--- Exercise aim ---
Within the records below, reproduce without change the lines from the line that has "lid_seated = lid.part.moved(Location((0, 0, seat_height)))" through the line that has "obj.parent = None", and only those.

[Start Data lines]

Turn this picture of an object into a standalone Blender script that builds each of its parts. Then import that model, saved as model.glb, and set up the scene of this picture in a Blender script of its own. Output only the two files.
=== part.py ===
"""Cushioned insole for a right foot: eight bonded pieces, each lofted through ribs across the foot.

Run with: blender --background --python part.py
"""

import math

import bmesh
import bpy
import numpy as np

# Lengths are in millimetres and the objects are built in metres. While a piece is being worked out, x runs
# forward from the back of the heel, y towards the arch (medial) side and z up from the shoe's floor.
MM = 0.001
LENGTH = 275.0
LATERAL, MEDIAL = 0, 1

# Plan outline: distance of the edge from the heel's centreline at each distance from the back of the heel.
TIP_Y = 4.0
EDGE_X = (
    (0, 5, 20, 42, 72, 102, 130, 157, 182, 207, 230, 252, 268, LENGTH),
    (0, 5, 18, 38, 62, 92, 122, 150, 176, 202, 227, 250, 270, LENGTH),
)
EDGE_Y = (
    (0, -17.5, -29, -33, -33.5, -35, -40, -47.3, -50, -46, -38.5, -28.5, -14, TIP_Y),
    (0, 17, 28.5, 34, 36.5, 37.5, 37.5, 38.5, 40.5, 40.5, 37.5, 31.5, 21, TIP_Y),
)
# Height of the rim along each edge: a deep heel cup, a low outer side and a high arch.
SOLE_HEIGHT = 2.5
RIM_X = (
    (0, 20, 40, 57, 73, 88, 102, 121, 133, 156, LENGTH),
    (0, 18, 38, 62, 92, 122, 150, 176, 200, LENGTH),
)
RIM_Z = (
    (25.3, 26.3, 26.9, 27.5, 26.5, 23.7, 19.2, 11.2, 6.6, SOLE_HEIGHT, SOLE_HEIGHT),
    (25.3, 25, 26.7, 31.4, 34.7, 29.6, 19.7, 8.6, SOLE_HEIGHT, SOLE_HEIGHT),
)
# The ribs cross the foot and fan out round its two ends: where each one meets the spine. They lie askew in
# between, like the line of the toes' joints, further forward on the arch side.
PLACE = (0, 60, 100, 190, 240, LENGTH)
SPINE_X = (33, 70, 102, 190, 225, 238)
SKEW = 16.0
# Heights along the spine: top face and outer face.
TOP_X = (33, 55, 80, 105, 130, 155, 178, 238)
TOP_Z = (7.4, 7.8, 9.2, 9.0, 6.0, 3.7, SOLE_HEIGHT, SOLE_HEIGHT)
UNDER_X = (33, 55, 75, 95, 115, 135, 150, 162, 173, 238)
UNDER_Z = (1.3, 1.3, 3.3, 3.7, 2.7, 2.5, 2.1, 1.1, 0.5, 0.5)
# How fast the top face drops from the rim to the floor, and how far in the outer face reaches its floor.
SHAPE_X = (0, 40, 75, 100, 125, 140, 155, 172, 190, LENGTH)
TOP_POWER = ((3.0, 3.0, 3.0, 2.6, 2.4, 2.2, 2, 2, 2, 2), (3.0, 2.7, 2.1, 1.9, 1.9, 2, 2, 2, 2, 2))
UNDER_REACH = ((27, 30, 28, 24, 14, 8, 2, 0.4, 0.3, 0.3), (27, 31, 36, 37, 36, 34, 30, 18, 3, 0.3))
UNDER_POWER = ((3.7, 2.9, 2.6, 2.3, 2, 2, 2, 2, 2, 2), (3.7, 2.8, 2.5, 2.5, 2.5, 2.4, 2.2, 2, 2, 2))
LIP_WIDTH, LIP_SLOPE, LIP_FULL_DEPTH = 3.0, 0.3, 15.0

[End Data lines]
[Start Data lines]

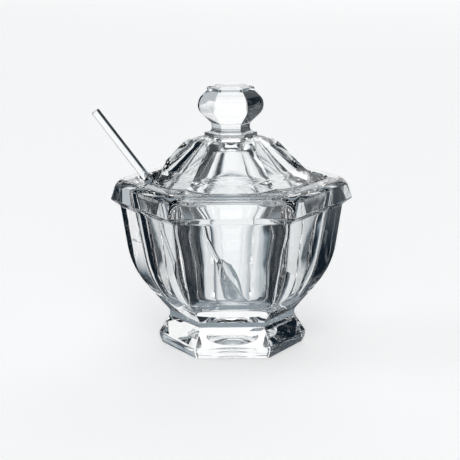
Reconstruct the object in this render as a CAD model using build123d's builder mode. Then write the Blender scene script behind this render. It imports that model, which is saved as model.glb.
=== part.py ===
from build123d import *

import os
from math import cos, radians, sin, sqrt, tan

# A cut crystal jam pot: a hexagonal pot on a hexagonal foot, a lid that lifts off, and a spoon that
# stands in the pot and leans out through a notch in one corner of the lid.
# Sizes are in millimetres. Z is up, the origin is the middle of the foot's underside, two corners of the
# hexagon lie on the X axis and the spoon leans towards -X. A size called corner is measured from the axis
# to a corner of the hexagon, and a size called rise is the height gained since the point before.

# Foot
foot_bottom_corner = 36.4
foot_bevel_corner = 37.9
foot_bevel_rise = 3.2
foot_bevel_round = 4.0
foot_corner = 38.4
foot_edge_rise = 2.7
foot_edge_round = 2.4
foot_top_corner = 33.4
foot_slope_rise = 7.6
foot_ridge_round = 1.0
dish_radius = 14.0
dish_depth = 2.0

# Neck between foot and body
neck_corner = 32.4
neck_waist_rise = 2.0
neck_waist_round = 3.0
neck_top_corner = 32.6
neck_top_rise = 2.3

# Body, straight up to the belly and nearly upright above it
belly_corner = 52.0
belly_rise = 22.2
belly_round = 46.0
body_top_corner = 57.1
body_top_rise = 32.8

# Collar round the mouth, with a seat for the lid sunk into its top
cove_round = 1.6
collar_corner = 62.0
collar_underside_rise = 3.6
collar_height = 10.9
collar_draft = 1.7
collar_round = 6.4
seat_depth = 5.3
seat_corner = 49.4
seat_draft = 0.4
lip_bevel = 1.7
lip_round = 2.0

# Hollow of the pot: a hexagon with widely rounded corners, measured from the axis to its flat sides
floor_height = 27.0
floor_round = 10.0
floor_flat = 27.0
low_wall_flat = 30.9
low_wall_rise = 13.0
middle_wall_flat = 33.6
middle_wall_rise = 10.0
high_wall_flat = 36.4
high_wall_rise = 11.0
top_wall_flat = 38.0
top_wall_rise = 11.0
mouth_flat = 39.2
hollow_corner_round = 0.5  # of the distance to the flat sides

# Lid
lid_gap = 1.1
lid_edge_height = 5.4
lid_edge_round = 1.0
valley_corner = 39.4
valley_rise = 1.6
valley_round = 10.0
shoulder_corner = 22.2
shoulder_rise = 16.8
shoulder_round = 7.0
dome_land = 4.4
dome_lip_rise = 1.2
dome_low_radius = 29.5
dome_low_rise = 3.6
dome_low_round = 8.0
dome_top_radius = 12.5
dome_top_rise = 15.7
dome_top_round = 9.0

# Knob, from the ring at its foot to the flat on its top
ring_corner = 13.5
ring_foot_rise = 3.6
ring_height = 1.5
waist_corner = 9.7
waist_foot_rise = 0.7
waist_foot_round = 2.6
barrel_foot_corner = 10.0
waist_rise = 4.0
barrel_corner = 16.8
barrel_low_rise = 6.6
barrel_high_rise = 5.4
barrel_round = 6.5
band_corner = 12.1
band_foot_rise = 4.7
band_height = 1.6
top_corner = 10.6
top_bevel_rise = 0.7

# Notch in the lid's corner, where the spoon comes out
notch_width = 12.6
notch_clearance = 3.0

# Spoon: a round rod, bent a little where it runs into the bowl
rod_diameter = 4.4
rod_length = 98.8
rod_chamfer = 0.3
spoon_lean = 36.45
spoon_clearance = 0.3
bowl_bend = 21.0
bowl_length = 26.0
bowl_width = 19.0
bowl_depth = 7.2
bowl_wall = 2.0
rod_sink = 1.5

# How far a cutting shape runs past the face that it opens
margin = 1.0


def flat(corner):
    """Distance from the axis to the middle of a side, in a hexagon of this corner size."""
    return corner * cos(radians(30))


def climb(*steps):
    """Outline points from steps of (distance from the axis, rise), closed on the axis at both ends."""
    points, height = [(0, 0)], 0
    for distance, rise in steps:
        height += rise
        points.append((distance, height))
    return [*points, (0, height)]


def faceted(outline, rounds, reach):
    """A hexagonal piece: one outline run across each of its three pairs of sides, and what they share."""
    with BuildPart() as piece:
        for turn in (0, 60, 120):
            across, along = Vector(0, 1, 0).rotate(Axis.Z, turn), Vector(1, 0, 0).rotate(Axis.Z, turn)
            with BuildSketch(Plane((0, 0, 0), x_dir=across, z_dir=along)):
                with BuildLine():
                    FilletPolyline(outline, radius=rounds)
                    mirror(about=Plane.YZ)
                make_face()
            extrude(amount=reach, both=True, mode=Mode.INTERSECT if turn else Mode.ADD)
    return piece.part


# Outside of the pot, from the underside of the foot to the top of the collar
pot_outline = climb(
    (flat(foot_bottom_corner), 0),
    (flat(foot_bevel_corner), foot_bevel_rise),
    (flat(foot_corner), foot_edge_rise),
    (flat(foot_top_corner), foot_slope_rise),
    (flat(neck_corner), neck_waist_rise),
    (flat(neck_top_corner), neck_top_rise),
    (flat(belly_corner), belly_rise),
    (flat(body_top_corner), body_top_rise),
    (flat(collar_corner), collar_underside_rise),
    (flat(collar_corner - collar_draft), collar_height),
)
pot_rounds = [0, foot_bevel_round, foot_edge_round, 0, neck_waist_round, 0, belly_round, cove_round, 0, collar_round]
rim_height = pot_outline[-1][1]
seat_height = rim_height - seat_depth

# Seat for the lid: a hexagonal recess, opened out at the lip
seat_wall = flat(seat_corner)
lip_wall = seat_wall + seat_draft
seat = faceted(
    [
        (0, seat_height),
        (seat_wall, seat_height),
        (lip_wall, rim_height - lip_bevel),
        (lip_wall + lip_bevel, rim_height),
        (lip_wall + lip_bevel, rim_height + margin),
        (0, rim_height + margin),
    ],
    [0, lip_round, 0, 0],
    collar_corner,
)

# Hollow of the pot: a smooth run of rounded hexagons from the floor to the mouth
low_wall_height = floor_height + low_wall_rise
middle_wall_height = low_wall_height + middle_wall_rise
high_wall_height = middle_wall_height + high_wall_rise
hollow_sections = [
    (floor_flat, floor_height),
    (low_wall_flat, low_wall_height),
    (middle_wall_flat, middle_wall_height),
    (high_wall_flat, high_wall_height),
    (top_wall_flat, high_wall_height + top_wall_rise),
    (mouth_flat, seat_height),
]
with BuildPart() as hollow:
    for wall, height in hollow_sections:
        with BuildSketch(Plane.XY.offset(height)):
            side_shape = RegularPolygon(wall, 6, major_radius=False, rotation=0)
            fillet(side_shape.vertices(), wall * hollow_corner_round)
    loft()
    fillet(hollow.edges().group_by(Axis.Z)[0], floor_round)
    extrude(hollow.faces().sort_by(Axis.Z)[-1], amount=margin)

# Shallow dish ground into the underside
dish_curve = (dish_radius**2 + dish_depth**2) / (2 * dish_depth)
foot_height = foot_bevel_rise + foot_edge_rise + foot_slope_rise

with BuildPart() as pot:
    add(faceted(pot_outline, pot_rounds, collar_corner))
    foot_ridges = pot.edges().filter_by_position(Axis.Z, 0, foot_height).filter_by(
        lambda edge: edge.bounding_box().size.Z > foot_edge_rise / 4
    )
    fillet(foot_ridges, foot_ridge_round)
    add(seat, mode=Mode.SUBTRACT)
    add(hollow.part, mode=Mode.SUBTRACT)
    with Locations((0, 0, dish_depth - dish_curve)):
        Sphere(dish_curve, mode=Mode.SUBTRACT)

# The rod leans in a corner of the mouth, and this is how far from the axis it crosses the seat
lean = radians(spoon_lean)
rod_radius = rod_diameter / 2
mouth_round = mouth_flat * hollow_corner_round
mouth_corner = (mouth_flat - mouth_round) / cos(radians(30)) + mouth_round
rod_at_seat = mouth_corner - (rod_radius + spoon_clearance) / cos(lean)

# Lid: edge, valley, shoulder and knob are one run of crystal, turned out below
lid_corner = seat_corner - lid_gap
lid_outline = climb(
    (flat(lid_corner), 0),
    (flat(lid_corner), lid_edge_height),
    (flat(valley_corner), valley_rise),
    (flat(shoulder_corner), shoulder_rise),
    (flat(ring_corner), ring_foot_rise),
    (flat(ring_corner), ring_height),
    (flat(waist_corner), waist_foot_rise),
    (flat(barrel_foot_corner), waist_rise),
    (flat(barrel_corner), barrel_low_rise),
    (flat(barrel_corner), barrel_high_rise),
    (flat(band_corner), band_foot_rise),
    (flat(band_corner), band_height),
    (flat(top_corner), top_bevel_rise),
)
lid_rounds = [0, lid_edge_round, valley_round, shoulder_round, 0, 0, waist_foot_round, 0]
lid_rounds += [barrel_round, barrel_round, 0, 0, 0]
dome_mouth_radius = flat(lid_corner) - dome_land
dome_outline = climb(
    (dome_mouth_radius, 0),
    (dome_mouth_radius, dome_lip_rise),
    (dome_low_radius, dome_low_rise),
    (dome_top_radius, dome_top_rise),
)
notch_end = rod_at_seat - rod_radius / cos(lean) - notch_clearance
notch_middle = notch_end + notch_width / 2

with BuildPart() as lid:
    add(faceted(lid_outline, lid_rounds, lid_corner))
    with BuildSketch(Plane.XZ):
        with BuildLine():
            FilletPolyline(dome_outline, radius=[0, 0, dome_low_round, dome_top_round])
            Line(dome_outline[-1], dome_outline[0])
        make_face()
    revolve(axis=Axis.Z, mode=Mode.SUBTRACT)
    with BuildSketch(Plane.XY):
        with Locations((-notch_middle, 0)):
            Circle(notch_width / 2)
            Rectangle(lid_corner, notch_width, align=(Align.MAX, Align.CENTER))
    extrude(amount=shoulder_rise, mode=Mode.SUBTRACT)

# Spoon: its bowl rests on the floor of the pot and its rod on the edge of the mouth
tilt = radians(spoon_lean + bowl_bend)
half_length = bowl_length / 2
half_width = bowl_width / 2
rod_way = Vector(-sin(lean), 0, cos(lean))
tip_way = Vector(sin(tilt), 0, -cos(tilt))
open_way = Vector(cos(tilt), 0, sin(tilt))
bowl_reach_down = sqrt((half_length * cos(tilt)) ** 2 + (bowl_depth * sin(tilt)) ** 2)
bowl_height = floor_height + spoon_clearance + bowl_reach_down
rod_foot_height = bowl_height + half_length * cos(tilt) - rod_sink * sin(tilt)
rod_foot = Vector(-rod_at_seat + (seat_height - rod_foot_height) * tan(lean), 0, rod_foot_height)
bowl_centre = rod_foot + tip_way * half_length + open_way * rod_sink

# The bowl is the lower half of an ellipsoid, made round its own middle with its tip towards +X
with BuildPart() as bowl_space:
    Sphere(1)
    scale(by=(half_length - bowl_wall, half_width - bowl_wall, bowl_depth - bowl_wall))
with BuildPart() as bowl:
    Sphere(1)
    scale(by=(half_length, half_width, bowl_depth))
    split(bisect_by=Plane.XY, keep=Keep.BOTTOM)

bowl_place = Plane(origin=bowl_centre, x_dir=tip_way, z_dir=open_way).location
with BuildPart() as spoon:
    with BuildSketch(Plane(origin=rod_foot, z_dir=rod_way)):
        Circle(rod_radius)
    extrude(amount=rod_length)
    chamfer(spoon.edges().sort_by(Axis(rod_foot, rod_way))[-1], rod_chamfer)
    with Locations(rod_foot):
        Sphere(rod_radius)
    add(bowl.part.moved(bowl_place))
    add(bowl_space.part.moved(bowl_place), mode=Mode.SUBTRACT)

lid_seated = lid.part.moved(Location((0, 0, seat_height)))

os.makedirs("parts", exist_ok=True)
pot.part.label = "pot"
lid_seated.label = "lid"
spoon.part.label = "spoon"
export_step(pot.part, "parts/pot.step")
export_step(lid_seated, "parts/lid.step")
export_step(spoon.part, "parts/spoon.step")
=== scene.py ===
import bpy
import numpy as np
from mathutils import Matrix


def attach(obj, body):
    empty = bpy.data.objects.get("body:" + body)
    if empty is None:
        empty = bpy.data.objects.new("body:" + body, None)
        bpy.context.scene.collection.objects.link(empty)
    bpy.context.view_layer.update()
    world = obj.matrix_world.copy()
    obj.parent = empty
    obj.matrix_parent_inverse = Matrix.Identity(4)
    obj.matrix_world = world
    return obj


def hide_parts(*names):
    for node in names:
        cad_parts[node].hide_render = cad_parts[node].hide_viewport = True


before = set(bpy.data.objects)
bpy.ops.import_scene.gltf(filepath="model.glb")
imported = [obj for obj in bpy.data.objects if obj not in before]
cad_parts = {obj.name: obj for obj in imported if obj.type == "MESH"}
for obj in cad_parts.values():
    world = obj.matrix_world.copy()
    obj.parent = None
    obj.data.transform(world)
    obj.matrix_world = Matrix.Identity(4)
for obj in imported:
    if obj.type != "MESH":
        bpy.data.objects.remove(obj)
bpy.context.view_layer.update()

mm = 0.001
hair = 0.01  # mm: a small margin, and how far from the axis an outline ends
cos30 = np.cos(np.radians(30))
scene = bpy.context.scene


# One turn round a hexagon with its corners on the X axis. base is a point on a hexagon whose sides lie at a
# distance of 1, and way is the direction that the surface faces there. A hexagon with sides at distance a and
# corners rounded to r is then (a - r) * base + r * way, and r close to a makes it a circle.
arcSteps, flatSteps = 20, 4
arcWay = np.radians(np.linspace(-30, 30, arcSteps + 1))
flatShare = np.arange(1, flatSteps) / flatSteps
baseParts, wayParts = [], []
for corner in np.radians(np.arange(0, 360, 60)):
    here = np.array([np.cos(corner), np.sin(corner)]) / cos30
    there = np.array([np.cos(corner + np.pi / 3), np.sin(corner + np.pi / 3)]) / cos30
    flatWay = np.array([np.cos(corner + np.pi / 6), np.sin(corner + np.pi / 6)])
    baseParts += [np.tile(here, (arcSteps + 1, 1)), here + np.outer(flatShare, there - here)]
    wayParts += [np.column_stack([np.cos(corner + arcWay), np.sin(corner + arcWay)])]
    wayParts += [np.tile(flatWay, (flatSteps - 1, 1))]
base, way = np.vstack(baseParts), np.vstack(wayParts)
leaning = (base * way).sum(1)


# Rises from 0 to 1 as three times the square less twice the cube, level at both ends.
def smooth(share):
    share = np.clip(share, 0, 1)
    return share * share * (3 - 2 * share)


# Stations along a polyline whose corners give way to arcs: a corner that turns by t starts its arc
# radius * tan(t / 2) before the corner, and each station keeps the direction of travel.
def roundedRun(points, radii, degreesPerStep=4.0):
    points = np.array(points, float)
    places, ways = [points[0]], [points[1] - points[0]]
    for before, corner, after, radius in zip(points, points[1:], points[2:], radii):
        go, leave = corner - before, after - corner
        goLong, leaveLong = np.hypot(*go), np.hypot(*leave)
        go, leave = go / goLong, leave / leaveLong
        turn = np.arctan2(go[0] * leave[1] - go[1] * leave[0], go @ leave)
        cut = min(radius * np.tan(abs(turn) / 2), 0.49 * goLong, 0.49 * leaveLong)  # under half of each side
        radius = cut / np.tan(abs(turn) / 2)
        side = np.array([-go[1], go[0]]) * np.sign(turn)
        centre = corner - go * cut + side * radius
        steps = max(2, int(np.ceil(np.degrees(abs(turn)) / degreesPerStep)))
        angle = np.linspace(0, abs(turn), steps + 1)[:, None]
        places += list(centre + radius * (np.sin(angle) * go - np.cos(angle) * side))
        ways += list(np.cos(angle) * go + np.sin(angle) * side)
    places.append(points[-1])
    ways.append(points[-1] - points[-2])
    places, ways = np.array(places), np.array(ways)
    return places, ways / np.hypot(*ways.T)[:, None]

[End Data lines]

--- Finished answer ---
lid_seated = lid.part.moved(Location((0, 0, seat_height)))

os.makedirs("parts", exist_ok=True)
pot.part.label = "pot"
lid_seated.label = "lid"
spoon.part.label = "spoon"
export_step(pot.part, "parts/pot.step")
export_step(lid_seated, "parts/lid.step")
export_step(spoon.part, "parts/spoon.step")
=== scene.py ===
import bpy
import numpy as np
from mathutils import Matrix


def attach(obj, body):
    empty = bpy.data.objects.get("body:" + body)
    if empty is None:
        empty = bpy.data.objects.new("body:" + body, None)
        bpy.context.scene.collection.objects.link(empty)
    bpy.context.view_layer.update()
    world = obj.matrix_world.copy()
    obj.parent = empty
    obj.matrix_parent_inverse = Matrix.Identity(4)
    obj.matrix_world = world
    return obj


def hide_parts(*names):
    for node in names:
        cad_parts[node].hide_render = cad_parts[node].hide_viewport = True


before = set(bpy.data.objects)
bpy.ops.import_scene.gltf(filepath="model.glb")
imported = [obj for obj in bpy.data.objects if obj not in before]
cad_parts = {obj.name: obj for obj in imported if obj.type == "MESH"}
for obj in cad_parts.values():
    world = obj.matrix_world.copy()
    obj.parent = None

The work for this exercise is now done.